Opinions

Thanksgiving in Alaska

Thanksgiving is one of my favorite holidays because it celebrates gratitude.

We often forget to be grateful for many things in life such as our health, our families, our friends, our neighbors, our towns, and that we live in the greatest place on the planet -- Alaska. Now is the time to reflect on such things.

I'm thankful for Special Olympics Alaska and its president, Jim Balamaci, for their work promoting sports training and competition for people of disabilities. They help more than 2,000 Alaskans enjoy the thrills of athleticism by sponsoring winter, summer, and fall games. Recently, some 300 volunteers pulled off a three-day bowling tournament in Anchorage featuring roughly 250 Special Olympians. The experience was great for athletes, their families, volunteers, and fans.

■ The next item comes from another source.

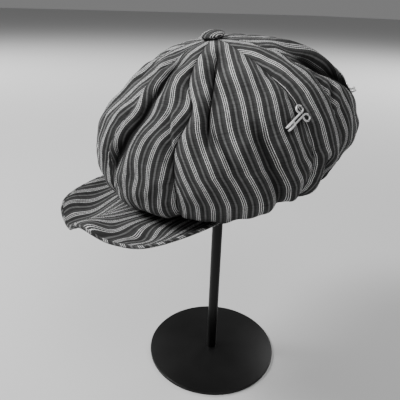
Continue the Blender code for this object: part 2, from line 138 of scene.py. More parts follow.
# Folds along routes of turn and down: how wide they are towards lower and towards higher
# turns, their depth and the height of their shoulders, as shares of the half width, and how
# sharp the crease is, from 0, a soft dip, to 1. Last come how dark the painted shade along its
# bottom is and how far that painted shade reaches to either side, as shares of the smaller width
Fold = namedtuple(
    "Fold", "route before after depth shoulder sharp dark lower upper", defaults=(0.4, 0.7, 1.0),
)
FOLDS = (
    Fold(
        ((2, 0.11), (13, 0.20), (18, 0.31), (17, 0.41), (11, 0.49), (3, 0.57), (-2, 0.68)),
        0.055, 0.075, 0.060, 0.016, 0.5, 1.00, 0.75, 1.7,
    ),
    Fold(
        ((66, 0.08), (58, 0.20), (54.5, 0.31), (52, 0.41), (51, 0.52)),
        0.050, 0.013, 0.065, 0.008, 0.9, 1.0, 0.8, 2.2,
    ),
    Fold(
        ((53, 0.40), (54, 0.45), (57, 0.50), (60, 0.56)),
        0.018, 0.030, 0.020, 0.004, 0.8, 0.5, 0.5, 1.0,
    ),
    Fold(((68, 0.43), (71, 0.50), (73, 0.60), (76, 0.72), (78, 0.88)), 0.050, 0.050, 0.055, 0.010, 0.2),
    Fold(
        ((34, 0.34), (35.5, 0.43), (36.5, 0.48), (37, 0.56)),
        0.030, 0.014, 0.018, 0.004, 0.7, 0.3, 0.6, 1.0,
    ),
    Fold(((6, 0.34), (3, 0.45), (-4, 0.53), (-6, 0.64)), 0.040, 0.040, 0.035, 0.006, 0.5),
    Fold(((96, 0.58), (99, 0.70), (99, 0.86)), 0.050, 0.040, 0.040, 0.008, 0.2),
    Fold(
        ((152, 0.16), (143, 0.28), (138, 0.38), (140, 0.46), (143, 0.58)),
        0.050, 0.075, 0.090, 0.030, 0.3, 0.3, 1.0, 0.9,
    ),
    Fold(
        ((130, 0.20), (121, 0.29), (121, 0.34), (123, 0.39), (128, 0.44), (133, 0.50), (135, 0.60)),
        0.055, 0.080, 0.040, 0.006, 0.2, 0.95, 1.0, 1.9,
    ),
    Fold(((119, 0.40), (112, 0.45), (105, 0.47)), 0.020, 0.026, 0.018, 0.006, 0.5),
    Fold(((188, 0.16), (196, 0.34), (206, 0.50), (206, 0.68)), 0.055, 0.050, 0.055, 0.010, 0.3),
    Fold(((236, 0.20), (244, 0.34), (238, 0.52)), 0.030, 0.060, 0.045, 0.010, 0.5),
    Fold(((286, 0.22), (296, 0.38), (297, 0.56), (304, 0.74)), 0.060, 0.045, 0.055, 0.010, 0.3),
    Fold(((336, 0.18), (344, 0.38), (340, 0.58)), 0.050, 0.040, 0.040, 0.008, 0.3),
    Fold(((262, 0.62), (256, 0.76), (258, 0.90)), 0.045, 0.045, 0.040, 0.008, 0.2),
    Fold(((322, 0.60), (328, 0.74), (326, 0.90)), 0.045, 0.045, 0.040, 0.008, 0.2),
    Fold(((172, 0.56), (178, 0.72), (178, 0.90)), 0.045, 0.045, 0.045, 0.008, 0.2),
    Fold(((222, 0.60), (226, 0.75), (224, 0.88)), 0.045, 0.045, 0.035, 0.008, 0.2),
)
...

I'm grateful for the 20 years in public office, ten of those in the Alaska State House. It can be challenging sometimes to be a public official, but I relish living in a state where people engage in vigorous debate over policy -- be it the gas pipeline, oil taxes, or fish and game management. No matter what happens in the political arena, there is always something to learn.

Take for example, this story sent to me via email from Mary Tony of Fairbanks.

Last Halloween, Mary's 83-year-old mother, Pauline, fell at home in Anchor Point - hundreds of miles away from the Golden Heart City. She was alone at the time with no one to come to her aid. Nobody knew this until Mary started making phone calls a few days later.

She called Alaska State Troopers, but, according to Mary, the local officer was hesitant to break into the quiet home to check on Mary's mom, claiming he wasn't allowed to do so.

ADVERTISEMENT

Like many Alaskan, Mary was not willing to take no for an answer.

She called a family friend, Madelaine Pruitt, who sped over to the home, found the door unlocked, and discovered Pauline still alive on the floor in the pantry.

"My mother is slowly recovering in the Homer hospital," Mary writes in her email. "It is a miracle she survived and a testament to the strength and spirit of the pioneers of our state."

Mary says her mom came to Alaska as a registered nurse in 1948 and worked in hospitals in Kodiak, Anchorage, Juneau, Dillingham, and Fairbanks and as a community health aide in St. Mary's.

"She cared for children of the TB epidemic, chronic inebriates at alcohol treatment centers, and the mentally ill who were hospitalized," Mary says. "She raised and homeschooled her four children as a single mother in a remote log cabin she built. Three of those four children have college degrees. People would come to our cabin for medical care or to bring letters for her to read to help them understand, and she would type letters of reply for them."

Mary wonders whether the Alaska of today has the same values of yesteryear.

"[T]he way my mother raised me," she writes, "and the way the spirit of Alaska is for me -- if each of your mothers was injured, lying alone on the floor in the dark of her house, I would not hesitate to break the door down if you called me to check on her. I would not make her lie there alone, hungry, dehydrated, and in her excrement another night and I would not make you cry all night, sick with worry whether she is dead or alive.

"The Alaska I grew up in was a place we took care of each other."

Mary, Alaska is still that kind of place.

I shall follow up on this matter, but for now, I am grateful that Mary's mother is alive - thanks to the vigilance of her family and friends. Mary's story is a sobering reminder of how interconnected we are and how lucky we are to have each other. And for that poignant point, I am grateful.

John Harris is a Teamster, a fourth-generation Alaskan, and the Republican state representative from House District 12, which includes Chickaloon, Delta Junction, Glennallen, Salcha, Sutton, and Valdez.